On top of all that, she was the first Seattle dealer to publish full-scale monographs, beginning with Bruce Guenther’s on Guy Anderson (1986), not to mention over 20 catalogues. “Publications matter a lot and I wish there were more because there is less good writing now than ever. Blogs do not matter that much. Most of the people who read them do not buy,” Seders added. “The Lawrence biographies and catalogues raisonnés had to be done.”
Helping assist with out-of-town museum shows has mattered, too, for current and former stable artists like Fay Jones, Lawrence, Spafford, Lundin and others. In 1981 Spafford's recently completed mural "Twelve Labors of Hercules" was summarily ripped out of the Washington State House of Representatives building and relocated to Centralia College in Centralia, Washington. One scene depicts the Greek hero's killing of the Amazon Queen Hipppolyta, and a Representative objected that the image was a glorification of rape. Seders’s loyalty and quiet diplomacy helped Spafford survive the national censorship scandal and accept the offer of a large Seattle Art Museum survey.
Seders’s attitude toward the cause célèbre today is a mixture of sadness and wit. “That was a terrible episode, but I should’ve seen it coming. One day years earlier, a young policeman came into the gallery because someone had phoned in a complaint about a Spafford male nude. I said to him, ‘Don’t you see it in the mirror every morning when you wake up?’ He got red in the face and left. There was no problem after that except, later, another painting was removed from the Bellevue [Arts and Crafts] Fair - and it had won the top prize!”
“We used to say, ‘If only he had painted the murals red, then he could’ve been accused of being a Communist and would have had a lot more supporters!’” she chuckled.
Lawrence’s widow, Gwen Knight suddenly removed her husband’s work from the gallery after 27 years. It turned out that an arrangement had been made with Midtown Payson Gallery in New York [and later D. C. Moore]. Seders was shocked, but says she softened on the betrayal later.
“Gwen wanted her own art to be shown in New York. That was part of the deal. And maybe it was the best thing to have the estate there. I have no hard feelings because, seeing my sister, who has early dementia, I now understand that sometimes I was dealing with Gwen; other times I was not.” Knight died in 2005 at age 88.
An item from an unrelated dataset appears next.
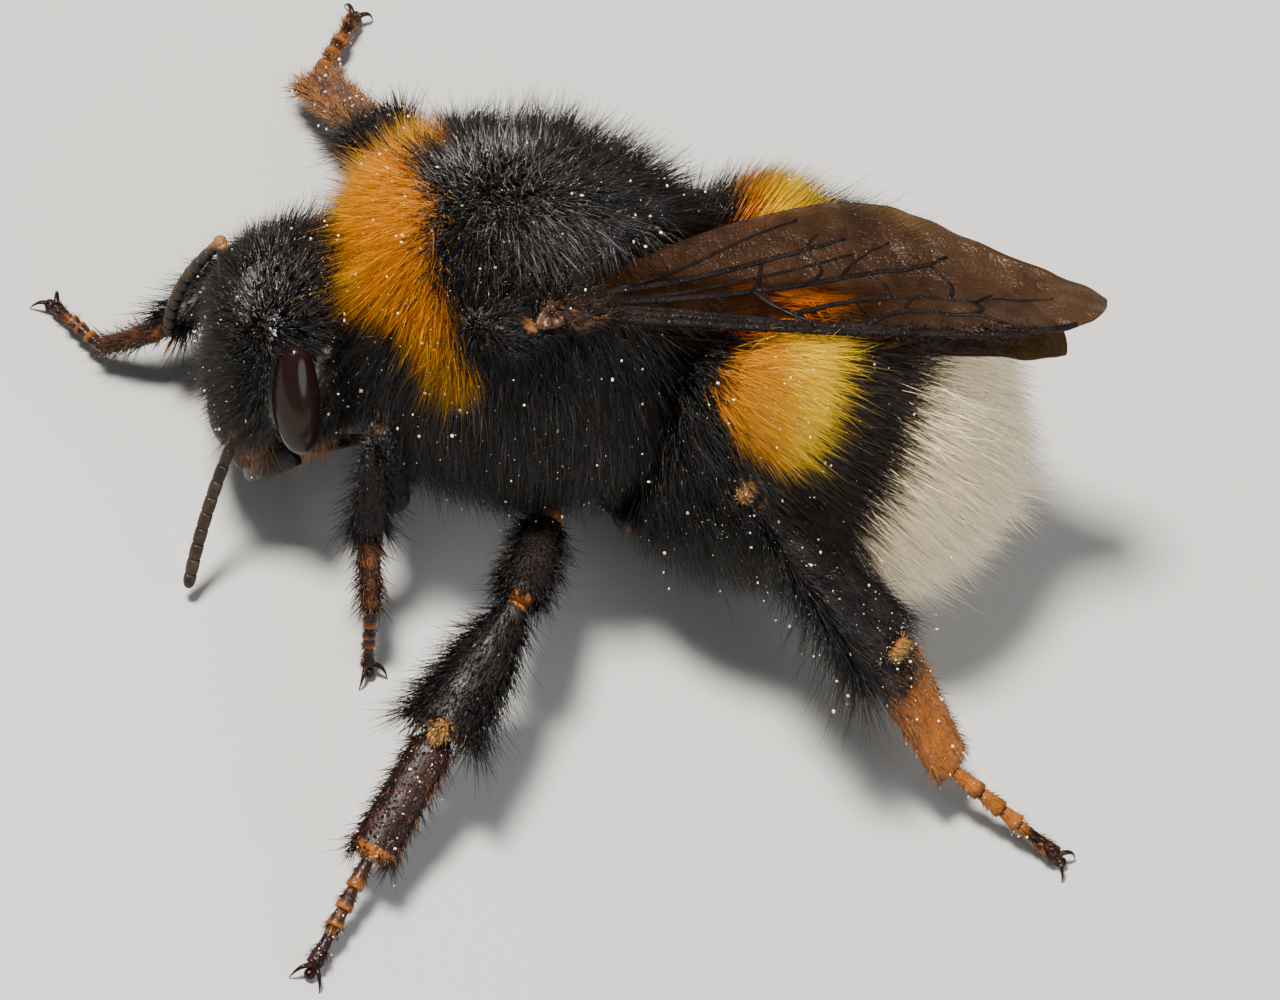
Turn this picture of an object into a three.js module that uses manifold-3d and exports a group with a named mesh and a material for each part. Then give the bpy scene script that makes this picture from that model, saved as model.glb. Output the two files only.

With such longevity, who are other art dealers with whom Seders can be compared besides Daniel-Henry Kahnweiler, the cubist dealer who was so loyal to his artists? According to another Seattle art dealer, Greg Kucera, New Yorker Antoinette Kraushaar, who lived to 89, comes to mind immediately. “Francine is like her, part of that dwindling old guard who don’t seek the limelight, but go to work every day.”
Kucera continued, encapsulating what he and others have learned from Seders’s example: “She was my role model for buying my building. I only wished I could have persuaded her to move downtown! Her hands-off attitude I also picked up from her. Was it a good strategy? Well, she championed who she believed in and she’s stayed with them. There is a longevity in her gallery that is very gracious. She’s the longest standing dealer right now. Another thing that affected me: She operates in a very personal way. She extends that generosity to her clients and others.”
“I’m going to have a collector giveaway party!” Seders laughed as she wound down our meeting and contemplated the future. “Let them each choose one work as a thank-you. With more group shows now I can help younger artists without fully committing to them. And I can continue to show installations by Marita Dingus, Gail Grinnell and Bradd Skubinna.”
“I am not one who will have the gallery forever. I had thought first of a nonprofit space but then decided, no. I do not plan to sell the gallery, but if I sell the building, they can make it into a condo building and I can buy a small farm, not in France, but here. I want an English cutting garden, a French kitchen garden for vegetables and berries, and an herb garden. Then I will be happy. Until then, I keep working.”
With that, Francine Seders stood and formally shook my hand. The interview was over.